I have a magnificent city in Townsville. I come from a fantastic part of the world. I use the line: Townsville is the place where God goes for holidays. It is a great part of the world, and we are a great multicultural population; we are a great multicultural city. But we do have that section of society who will not rent houses to people of African origin. We will not give them a job—firstly, because they do not speak English and we have that great deal of difficulty. When it comes to those sorts of groups, what I have said is that they get them together as a group and they hunt as a pack. When it comes to houses, when it comes to jobs, they have to use their English-speaking people to get them into these situations. I think that we as a government must work harder with these people to try to make sure that we get them through.
People who are intellectually disabled or are dealing with mental illness will always be looked after. The first rule of government is to look after people who cannot look after themselves, and that is why social security is there—specifically for these people. So when we get into this space I do say that we are spending $145 billion a year on social security and we do have to be cognisant. That is a massive amount of money. So when we are asking people to make decisions about whether they are going to go to work and that sort of thing, we ask that they do respect the taxpayer and that they respect the fact that someone out there is paying the tax. Someone has to put the cash in before we can take the cash out. Those are things that we have to do in a city like Townsville where we have a real issue when it comes to youth disengagement and lack of education. We have real issues in that space and we have got to work on those. But that is not what this bill is about. This bill is about trying to get people to understand that their work, whilst they are collecting unemployment benefits, is to search for a job. If we can get them into things like Work for the Dole, if we can get to them into programs where there is some sort of manual labour or some sort of job, then they turn up every day and do something.
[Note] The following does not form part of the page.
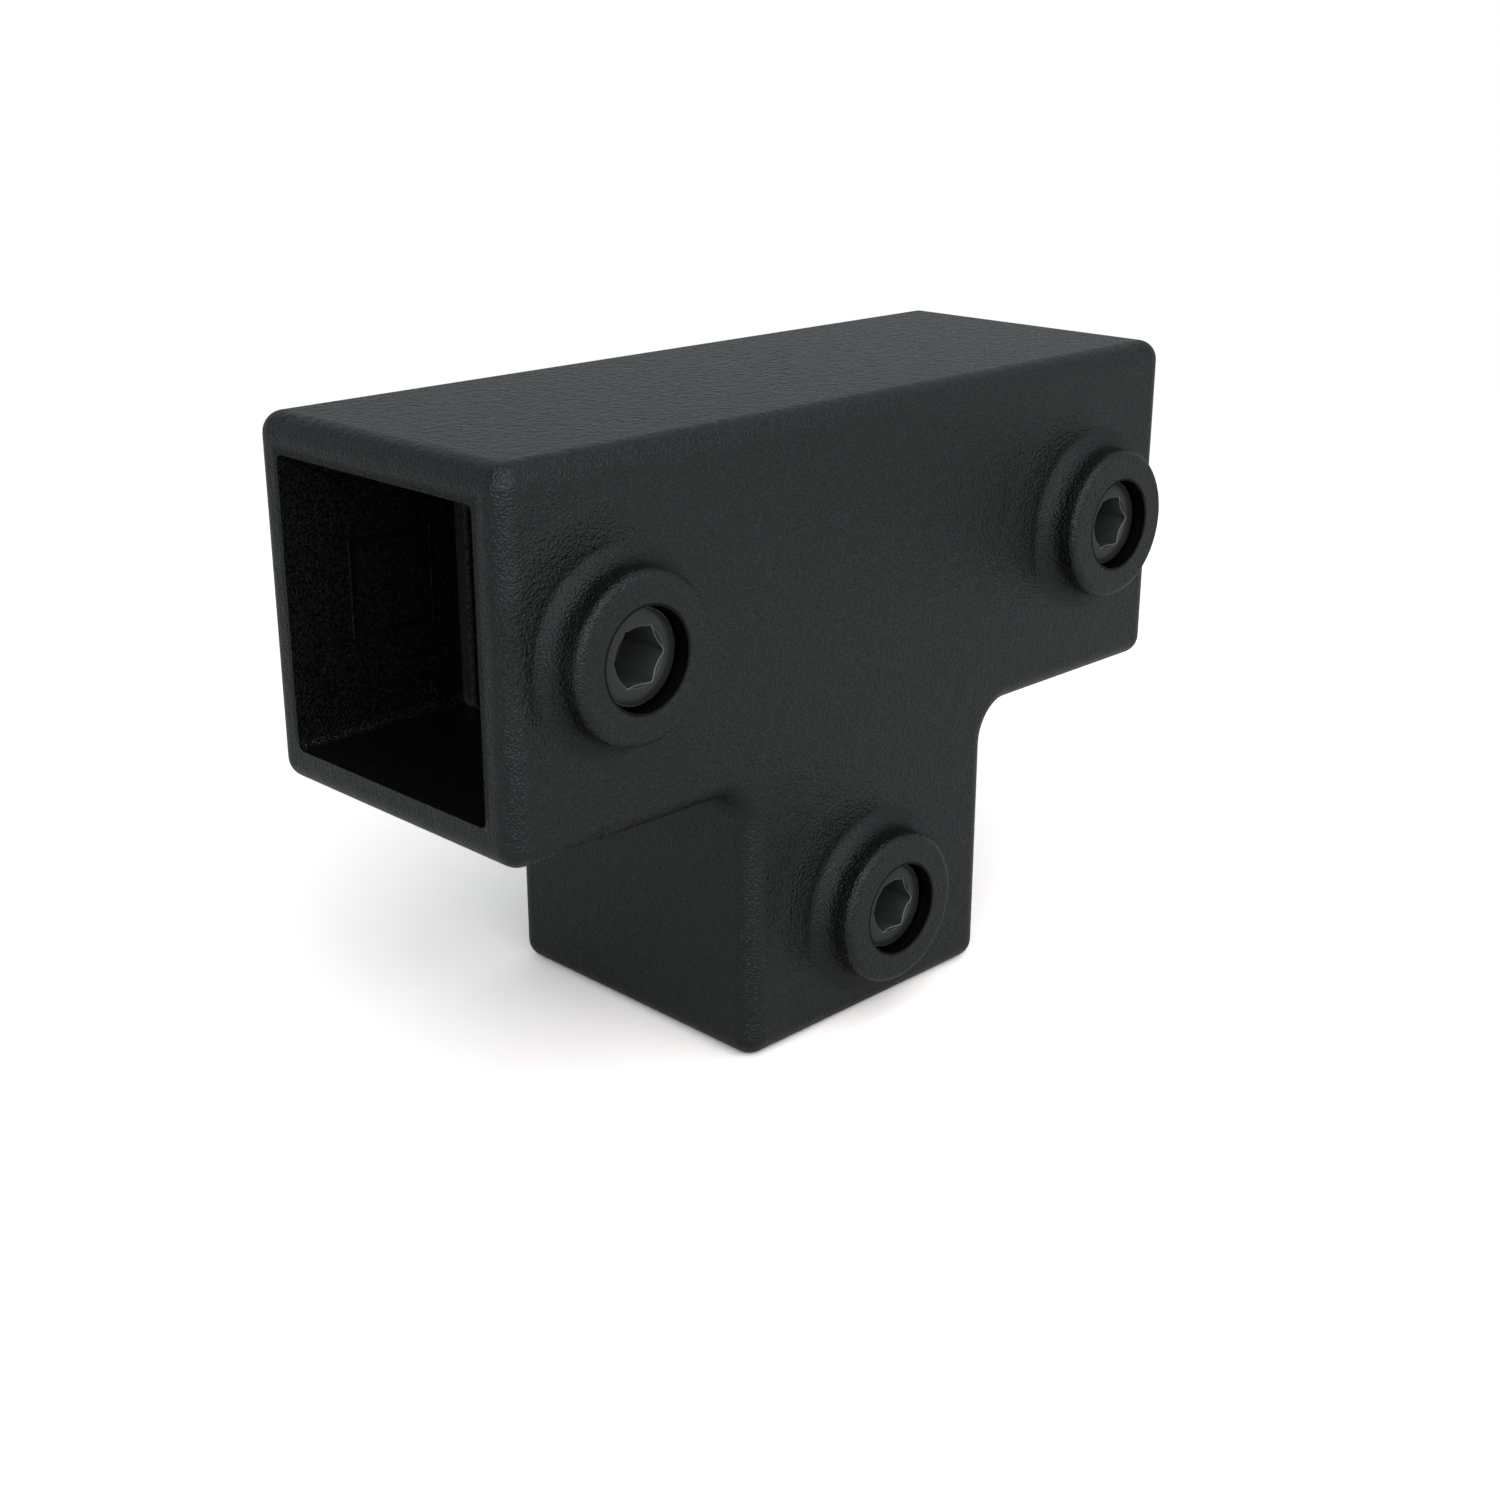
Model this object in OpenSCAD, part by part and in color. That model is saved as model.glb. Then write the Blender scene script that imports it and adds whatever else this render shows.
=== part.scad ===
// Cast tee that joins three square tubes, each held by one hex socket set screw.
// Millimetres. X runs along the through arm, the screw side faces -Y, Z is up,
// and the lower arm ends at Z = 0 with its middle at X = 0, Y = 0.

/* [Tube] */
// Outside width of the square tube that slides in
tube_w = 40; // [30:1:60]
// Total play between the tube and its socket
tube_play = 0.3; // [0.1:0.1:1.5]

/* [Casting] */
// Wall thickness of all three arms
wall = 5.05; // [3.5:0.05:8]
// Length of the through arm, end to end
run_len = 131; // [110:0.5:200]
// Length of the lower arm below the through arm
leg_len = 40.7; // [35:0.1:80]
// Rounding of all outer edges
edge_r = 3; // [1:0.1:3]
// Hollow rounding between the lower arm and the through arm
crotch_r = 5.5; // [3:0.5:10]

/* [Sockets] */
// How far a tube goes in before it meets the stop
socket_depth = 27.8; // [22:0.1:35]
// Corner rounding inside the sockets
socket_r = 1; // [0.4:0.1:4]
// How far the stop ribs stand in from the front and back walls
stop_h = 2.1; // [1:0.1:5]
// Thickness of the stop ribs along the tube
stop_t = 3; // [2:0.1:5]
// Rounding of the stop ribs' free edges
stop_r = 0.5; // [0.2:0.1:0.9]

/* [Bosses] */
// Distance from the ends of the through arm to its screws
boss_inset = 17.4; // [16.8:0.1:19]
// Distance from the end of the lower arm to its screw
leg_boss_inset = 17.7; // [16.8:0.1:21]
// Diameter of the round boss
boss_d = 22.4; // [19:0.1:24]
// How far the boss face stands off the arm
boss_h = 5.65; // [4.5:0.05:9]
// Rounding of the boss rim
boss_rim_r = 1.1; // [0.4:0.1:2]
// Hollow rounding at the foot of the boss
boss_foot_r = 3; // [1:0.1:3]
// Diameter of the screw bore
bore_d = 13.4; // [10:0.1:14.5]

/* [Set screws] */
// Gap all around between a screw and its bore
screw_gap = 0.05; // [0.02:0.01:0.1]
// Length of the screw
screw_len = 8.8; // [8.5:0.1:12]
// How far the screw face sits below the boss face
screw_recess = 1.7; // [0.5:0.1:3]
// Width of the crown around the flat of the screw face
crown_w = 1.5; // [0.5:0.1:1.8]
// How far the crown falls away at its rim
crown_drop = 0.45; // [0.1:0.05:0.6]
// Bevel from the rim of the crown to the thread
start_bevel = 0.55; // [0.3:0.05:0.7]
// Bevel around the screw tip
tip_bevel = 1; // [0.3:0.1:1.5]
// Hex socket size across flats
hex_af = 7.15; // [4:0.05:8]
// Depth of the hex socket
hex_depth = 6.8; // [3:0.1:7]
// How far the countersink at the mouth of the hex reaches beyond its flats
hex_sink = 0.35; // [0.2:0.05:0.5]
// Diameter of the cup in the screw tip
cup_d = 7; // [3:0.5:9]
// Depth of the cup in the screw tip
cup_depth = 1; // [0.5:0.1:1.2]

/* [Size mark frame] */
// Width and height of the sunk frame inside the left socket
mark_w = 14.3; // [8:0.1:20]
// Width of the frame groove
mark_line = 1.1; // [0.5:0.1:2]
// Depth of the frame groove
mark_depth = 0.5; // [0.2:0.1:1]
// Distance from the end of the arm to the middle of the frame
mark_inset = 16.9; // [14:0.1:20]

/* [Hidden] */
$fn = 64;
// One-sided overlap for clean cuts and joins
over = 1;
socket_w = tube_w + tube_play;
body_w = socket_w + 2 * wall;
half_w = body_w / 2;
half_run = run_len / 2;
under_z = leg_len;
axis_z = leg_len + half_w;
top_z = leg_len + body_w;
boss_r = boss_d / 2;
// The hollow at the foot of a boss ends before the rounded edges of the arm
foot_r = min(boss_foot_r, min(boss_inset, leg_boss_inset) - boss_r - edge_r);
face_y = -half_w - boss_h;
screw_r = bore_d / 2 - screw_gap;
hex_corner_r = hex_af / sqrt(3);
sink_r = hex_af / 2 + hex_sink;
// Radius where the countersink cone ends, just inside the flats of the hex
sink_end_r = hex_af / 2 - 0.1;
screw_y = face_y + screw_recess;
crown_rim_r = screw_r - start_bevel;
flat_r = crown_rim_r - crown_w;
// Radius of the arc that leaves the flat without a step and ends at the rim of the crown
crown_arc_r = (crown_w * crown_w + crown_drop * crown_drop) / (2 * crown_drop);
boss_x = half_run - boss_inset;
// Middle of each screw seen from the front: left, right and lower
screw_places = [[-boss_x, axis_z], [boss_x, axis_z], [0, leg_boss_inset]];

// Side view of the tee with rounded outer corners and hollow inner ones
module side_outline() {
    translate([-half_run, under_z + edge_r])
        square([run_len, body_w - 2 * edge_r]);
    translate([-half_run + edge_r, under_z])
        square([run_len - 2 * edge_r, body_w]);
    for (x = [-half_run + edge_r, half_run - edge_r])
        for (z = [under_z + edge_r, top_z - edge_r])
            translate([x, z])
                circle(r = edge_r);
    translate([-half_w, edge_r])
        square([body_w, axis_z - edge_r]);
    translate([-half_w + edge_r, 0])
        square([body_w - 2 * edge_r, axis_z]);
    for (x = [-half_w + edge_r, half_w - edge_r])
        translate([x, edge_r])
            circle(r = edge_r);
    crotch_patches(0);
}

// The same view drawn in by the edge rounding, for the flat front and back
module side_inset() {
    translate([-half_run + edge_r, under_z + edge_r])
        square([run_len - 2 * edge_r, body_w - 2 * edge_r]);
    translate([-half_w + edge_r, edge_r])
        square([body_w - 2 * edge_r, axis_z - edge_r]);
    crotch_patches(edge_r);
}

// Hollow corner patches between the two arms, drawn in by the given amount
module crotch_patches(inset) {
    both_sides([1, 0, 0])
        difference() {
            translate([half_w - inset - over, under_z - crotch_r])
                square([crotch_r + inset + over, crotch_r + inset + over]);
            translate([half_w + crotch_r, under_z - crotch_r])
                circle(r = crotch_r + inset);
        }
}

// Round bar along X between two points
module bar_x(x0, x1, y, z) {
    translate([x0, y, z])
        rotate([0, 90, 0])
            cylinder(r = edge_r, h = x1 - x0);
}

// Round bar along Z between two heights
module bar_z(x, y, z0, z1) {
    translate([x, y, z0])
        cylinder(r = edge_r, h = z1 - z0);
}

// Rounded edges of the front or the back
module rounded_edges(y) {
    bar_x(-half_run + edge_r, half_run - edge_r, y, top_z - edge_r);
    bar_x(-half_w + edge_r, half_w - edge_r, y, edge_r);
    both_sides([1, 0, 0]) {
        bar_z(half_run - edge_r, y, under_z + edge_r, top_z - edge_r);
        bar_z(half_w - edge_r, y, edge_r, under_z - crotch_r);
        bar_x(half_w + crotch_r, half_run - edge_r, y, under_z + edge_r);
        crotch_edge(y);
        for (z = [under_z + edge_r, top_z - edge_r])
            translate([half_run - edge_r, y, z])
                sphere(r = edge_r);
        translate([half_w - edge_r, y, edge_r])
            sphere(r = edge_r);
    }
}

// Rounded edge that follows the right hollow corner, a quarter ring
module crotch_edge(y) {
    translate([half_w + crotch_r, y, under_z - crotch_r])
        rotate([90, -90, 0])
            rotate_extrude(angle = 90)
                translate([crotch_r + edge_r, 0])
                    circle(r = edge_r);
}

// One boss with a rounded rim and a hollow foot, standing on the front face
module boss(place) {
    translate([place[0], -half_w, place[1]])
        rotate([90, 0, 0])
            rotate_extrude()
                union() {
                    translate([0, -over])
                        square([boss_r - boss_rim_r, boss_h + over]);
                    translate([0, -over])
                        square([boss_r, boss_h + over - boss_rim_r]);
                    translate([boss_r - boss_rim_r, boss_h - boss_rim_r])
                        circle(r = boss_rim_r);
                    difference() {
                        translate([0, -over])
                            square([boss_r + foot_r, foot_r + over]);
                        translate([boss_r + foot_r, foot_r])
                            circle(r = foot_r);
                    }
                }
}

// Square channel with rounded corners along Z, standing on Z = 0
module channel(length) {
    straight = socket_w - 2 * socket_r;
    linear_extrude(height = length)
        union() {
            square([socket_w, straight], center = true);
            square([straight, socket_w], center = true);
            for (x = [-straight / 2, straight / 2])
                for (y = [-straight / 2, straight / 2])
                    translate([x, y])
                        circle(r = socket_r);
        }
}

// The two channels that make the arms hollow
module hollows() {
    translate([-half_run - over, 0, axis_z])
        rotate([0, 90, 0])
            channel(run_len + 2 * over);
    translate([0, 0, -over])
        channel(axis_z + over);
}

// Stop rib along Z on a wall at Y = 0, with its stop face at X = 0
module stop_rib() {
    linear_extrude(height = socket_w + 2 * over, center = true)
        union() {
            translate([0, stop_r - stop_h])
                square([stop_t, stop_h - stop_r + over]);
            translate([stop_r, -stop_h])
                square([stop_t - 2 * stop_r, stop_h]);
            for (x = [stop_r, stop_t - stop_r])
                translate([x, stop_r - stop_h])
                    circle(r = stop_r);
        }
}

// A pair of stop ribs in each socket, on the front and the back wall
module stops() {
    both_sides([0, 1, 0]) {
        both_sides([1, 0, 0])
            translate([-half_run + socket_depth, socket_w / 2, axis_z])
                stop_rib();
        translate([0, socket_w / 2, socket_depth])
            rotate([0, -90, 0])
                stop_rib();
    }
}

// What follows it, here and mirrored across the middle
module both_sides(direction) {
    children();
    mirror(direction)
        children();
}

// Sunk square frame in the back wall of the left socket
module mark_frame() {
    inner_w = mark_w - 2 * mark_line;
    translate([-half_run + mark_inset, socket_w / 2 + mark_depth, axis_z])
        rotate([90, 0, 0])
            linear_extrude(height = mark_depth + over)
                difference() {
                    square([mark_w, mark_w], center = true);
                    square([inner_w, inner_w], center = true);
                }
}

// The tee and its bosses, still solid
module tee_block() {
    rotate([90, 0, 0])
        linear_extrude(height = body_w - 2 * edge_r, center = true)
            side_outline();
    rotate([90, 0, 0])
        linear_extrude(height = body_w, center = true)
            side_inset();
    rounded_edges(half_w - edge_r);
    rounded_edges(-half_w + edge_r);
    for (place = screw_places)
        boss(place);
}

module cast_body() {
    color([0.06, 0.06, 0.065])
        union() {
            difference() {
                tee_block();
                hollows();
                mark_frame();
                for (place = screw_places)
                    screw_bore(place);
            }
            stops();
        }
}

// Bore from the boss face into the socket
module screw_bore(place) {
    translate([place[0], face_y - over, place[1]])
        rotate([-90, 0, 0])
            cylinder(d = bore_d, h = over + boss_h + wall + socket_r);
}

// Half section of the set screw, with the corner outside the crown's arc cut away
module screw_section() {
    difference() {
        polygon([
            [0, 0],
            [crown_rim_r, 0],
            [crown_rim_r, crown_drop],
            [screw_r, crown_drop + start_bevel],
            [screw_r, screw_len - tip_bevel],
            [screw_r - tip_bevel, screw_len],
            [cup_d / 2, screw_len],
            [0, screw_len - cup_depth]
        ]);
        difference() {
            translate([flat_r, -over])
                square([crown_w + over, crown_drop + over]);
            translate([flat_r, crown_arc_r])
                circle(r = crown_arc_r);
        }
    }
}

// Set screw with its face at Z = 0 and its tip toward +Z
module screw_body() {
    difference() {
        rotate_extrude()
            screw_section();
        translate([0, 0, -over])
            cylinder(r = hex_corner_r, h = hex_depth + over, $fn = 6);
        translate([0, 0, -over])
            cylinder(r1 = sink_r + over, r2 = sink_end_r, h = sink_r + over - sink_end_r);
    }
}

module set_screw(place) {
    color([0.09, 0.09, 0.095])
        translate([place[0], screw_y, place[1]])
            rotate([-90, 0, 0])
                screw_body();
}

module set_screw_left() {
    set_screw(screw_places[0]);
}

module set_screw_right() {
    set_screw(screw_places[1]);
}

module set_screw_leg() {
    set_screw(screw_places[2]);
}

cast_body();
set_screw_left();
set_screw_right();
set_screw_leg();
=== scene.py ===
"""Looks of a cast square tube tee with three hex socket set screws. Metres, in the part's own frame."""

import math

import bmesh
import bpy
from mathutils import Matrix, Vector

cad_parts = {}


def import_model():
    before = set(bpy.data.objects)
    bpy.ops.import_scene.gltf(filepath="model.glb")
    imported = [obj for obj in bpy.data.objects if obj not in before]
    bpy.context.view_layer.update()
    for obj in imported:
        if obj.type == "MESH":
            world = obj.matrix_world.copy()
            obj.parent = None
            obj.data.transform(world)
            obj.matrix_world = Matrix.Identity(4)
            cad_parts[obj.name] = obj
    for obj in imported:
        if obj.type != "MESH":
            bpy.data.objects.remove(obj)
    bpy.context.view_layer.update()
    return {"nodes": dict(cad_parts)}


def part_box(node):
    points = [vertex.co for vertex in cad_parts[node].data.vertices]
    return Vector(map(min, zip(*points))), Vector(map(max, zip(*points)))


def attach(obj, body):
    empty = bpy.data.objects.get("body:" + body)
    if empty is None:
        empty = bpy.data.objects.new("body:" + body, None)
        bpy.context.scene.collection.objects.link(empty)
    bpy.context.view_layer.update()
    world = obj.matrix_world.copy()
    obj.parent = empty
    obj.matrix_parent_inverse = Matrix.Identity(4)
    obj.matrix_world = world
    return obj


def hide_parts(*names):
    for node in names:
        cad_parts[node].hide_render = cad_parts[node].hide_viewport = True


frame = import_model()
nodes = frame["nodes"]

MM = 0.001

# Camera: metres, degrees, and millimetres of lens and sensor, for a square picture
CAMERA_PLACE = (-0.20886, -0.20894, 0.1416)
CAMERA_TILT = 70.0
CAMERA_TURN = -45.0
CAMERA_LENS = 50.0
CAMERA_SENSOR = 36.0
CAMERA_NEAR = 0.01

# Softboxes: name, degrees from +X, degrees above the floor, and power in watts.
# All have one size and one distance in metres, and aim at the middle of the tee
SOFTBOXES = (
    ("camera_softbox", 225, 32, 2.95),
    ("front_softbox", 270, 32, 2.15),
    ("low_softbox", 247, 10, 2.15),
    ("high_softbox", 240, 60, 1.8),
    ("right_softbox", 292, 10, 1.05),
    ("left_softbox", 202, 10, 1.1),
    ("far_softbox", 325, 52, 0.9),
)
SOFTBOX_SIZE = 0.9
SOFTBOX_DISTANCE = 1.3
SOFTBOX_AIM = (0, 0, 0.05)

# Soft light from all around, and what the camera sees where nothing is
SKY_LEVEL = 0.36
SKY_TINT = (0.9, 0.97, 1.0, 1)
WHITE = (1, 1, 1, 1)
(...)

The only way to guarantee a result is to do nothing. That is the only way to guarantee a result. When you are cold calling as a businessman, an auctioneer, a finance company representative or a sales representative, the only way to guarantee that you do not make the sale is to not knock on the door of that business. That is the only way, because most of the time they are going to say no. But one of them is going to say yes, and that is how you get paid. And the tougher the market is, the fewer people who are out there actually doing it, the more it makes sense that you must be in there and you must be driving it hard.
I have never been unemployed. I was unemployed for a week between jobs, and I would never wish it on anybody. I think it must be soul destroying. The statistics show that if you are on there for 12 months you are on there for two years, and it is awfully hard to come off. But are we more likely to get a good result by saying to people, 'Just go home and collect the dole' or by asking people to work hard in a tough market? Are we likely to get a good result by telling people that their job is to get up and have a go? That is what we have to do.
I support this bill. By and large, I understand that even though the member for Lalor bashed us around a bit on her way through it is pretty much bipartisan that we have these things. This sort of mutual obligation has been around for a fair while. I do support this bill. I do support the fact that we have to make sure that we scrimp and save every taxpayer dollar, because if we do not respect the taxpayer dollar how can we expect those people who receive it to respect the taxpayer dollar? I support this bill. I support what the government is trying to achieve with this and I hope that we get it through. I thank the House.